I was living in Austin ten years
ago, finishing up at the University of Texas and writing short music reviews
for a local weekly called The Austin Chronicle, which paid me $1
per column inch. To get paid I would have to walk to the paper's office
on a Friday afternoon and wait to be ushered upstairs, where the editor,
Louis Black (who had a cameo in Slacker, actually) would write
me a check, often for $4 or $5. This was a fine scenario for a college
student, but I knew I'd have to leave this pleasant, sleepy, unambitious
place behind, and that's what I did two days after my last final in December
of 1990. I did not imagine that I would one day return to the city to
use it as the ideal setting for a story about how the booming "New Economy"
has changed America.
In early 2000 the
mood in Austin-and in the rest of the country-could not possibly be further
removed from the Slacker moment. The wild optimism of Silicon Valley's
start-up culture and Wall Street's blind faith in economic Darwinism have
come together in pockets of new prosperity, from Seattle to Raleigh/Durham,
from San Diego to Nashville, from Boston to Atlanta. But Austin in particular
is a microcosm of all this change: A place once defined by the Slacker
mystique and a vibrant music scene is now defined, for better or worse,
by Dellionaires, stock options, exploding real estate prices and entrepreneurs.

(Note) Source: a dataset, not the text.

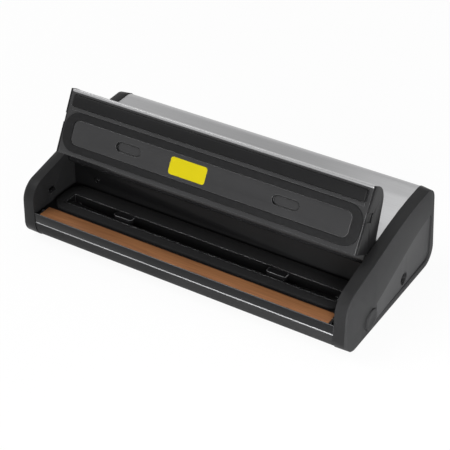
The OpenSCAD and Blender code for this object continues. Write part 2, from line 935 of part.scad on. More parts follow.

People here routinely insist that Austin is still a small town, but its
population has more than doubled since 1990, the year I graduated from
the University of Texas and moved on. Now more than 1 million live here,
and there are reportedly 2,000 newcomers a week.
There was a feeling of inevitability
in the air, a confidence about these good times and how far and long they
will roll. It was a somewhat unsettling thing to confront, a kind of hubris
that seemed vaguely dangerous-and not just for Austin. "There is a momentum"
was the matter-of-fact assessment given to me by Steve Papermaster, a
local entrepreneur whose current venture is Agillion, a Web services provider
for small businesses. "And the momentum will fuel the momentum, which
will fuel the momentum."
By now we know how the boom has
ratcheted up the expectations of many individual investors. And we know
it has caused plenty of companies to obsess over their share prices as
never before. I came back to Austin to try to suss out how it has changed
communities like this one. Papermaster's confident summation came back
to me again and again. But I wondered: What explains this momentum? Are
we shaping it? Or is it shaping us?
* * *
Momentum is an easy enough concept
to understand. As a theory of investing, it is based on the idea that
once a stock begins moving decisively in one direction it is more likely
than not to keep moving in that direction. There's an element of self-fulfilling
prophecy to this-or to put it more cynically, an element of the pyramid
scheme. As investors pile into a stock with momentum, they contribute
to the very thing that they found attractive.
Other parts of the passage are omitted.